Effect: The cup has two effects, both quite interesting. When a drink that is offered by someone else is poured into it, in a case where the other person has made a claim, explicit or implicit, as to what it is, it can tell if that person is a liar. If a person pours mixed shit and says it's Jack Daniels, the cup feels warm to the touch, and the person who spent the glamour implicitly knows that the alcohol was not what was promised.

It then converts the alcohol into what it truly should be, but only if the false drink was poured to deceive the buyer or receiver [1]. Each new drink would require a new application of glamour to prime it, but for its first owner and many afterwards, this was perfect as a way to make sure the night got off to a good start. Which was nice, since...

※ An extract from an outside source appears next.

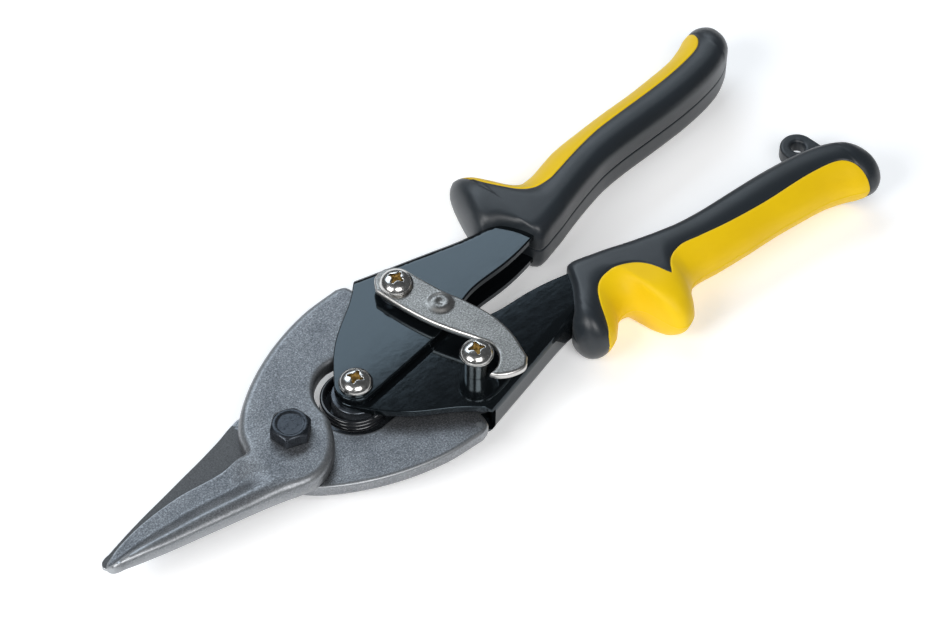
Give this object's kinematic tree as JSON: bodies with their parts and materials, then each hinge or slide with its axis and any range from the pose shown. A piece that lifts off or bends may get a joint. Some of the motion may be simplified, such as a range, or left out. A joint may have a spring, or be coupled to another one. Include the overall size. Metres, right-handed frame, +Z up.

Drawback: The next morning, whether the user even drank the alcohol converted, and regardless (in fact unrelated) to how many drinks they took, the user has a raging hangover, the sort that can ruin an entire morning and should be accompanied by a somewhat steep penalty to all actions. It's the mother of all headaches, the kind that makes you regret all of your sins. And yet, if you're going to have the headache...why not have the fun?[2]
Catch: For each time the mortal (or Changeling low on glamour or not trusting his Wyrd) uses it, the next day he finds himself vomiting heavily, and he suffers one point of bashing damage that heals as if it were lethal. His insides come up and for days afterwards he's shaky. This stacks, and if all health boxes are filled with damage, then he has vomited until he has passed out on the floor, and is probably in for a rude awakening.
Afterlife: After Prohibition, most of its uses were done with. Some who held it in the years afterwards were wine snobs who used it to fight against the tide of alcohol that claims to be the vintage of such and such a year, but is reality watered down.

And there are historians and other figures among Changelings who think it a lovely piece of history to own...and never use, of course.

But the greatest use was one that didn't really occur to that many people at the time. Among a certain paranoid set who nonetheless had to drink with enemies, its ability to clear out poisoned drinks (if the poison was in the bottle and not added afterwards while they were looking away) of their effects was deemed worth the miserable next morning. And the fact that it told the user when this happened meant that it was perfect for uncovering assassination attempts, at least certain types of attempts.

In this guise it has seen use down to the modern day, though currently it is likely in the hands of an interested collector.

[1] This is a way so that someone can't say, "This is Thomas Jefferson's wine" and then wink and thereby let the Changeling try something like that. The syntax here is weird, I know.
[2] That's about two-thirds of the point of the drawback. It encourages absolute excess in anyone using it, and the penalty doesn't stack, so use it as many times as you want in a night. Destroy your liver, destroy your life, what does it matter, because you're getting the hangover anyways, so might as well do the 'fun' stuff too. It's designed for that sort of fatalistic, throw everything away, drinking.

*****
So, I decided to start small with a Token. I need to decide the cost, and I still need to figure out just what the penalties for a hangover are, but I hope you enjoyed reading this.

The 'Afterlife' section is something I'll do for all of these sections, explaining how they might be used or show up after the 1920s, when they are set. In the case of people (who aren't vampires) it might not go all the way until the modern day, but I'll at least try to give a view of things so that someone could tear it out from the Roaring Twenties and use it if they were so inclined.

So, thoughts? Next I'll do a character, though I need to decide which one. I have a few ideas. A vampire of the Ordo, a Hunter based off of a real person, and a Mage Bootlegger/Rum Runner who runs more than just Rum.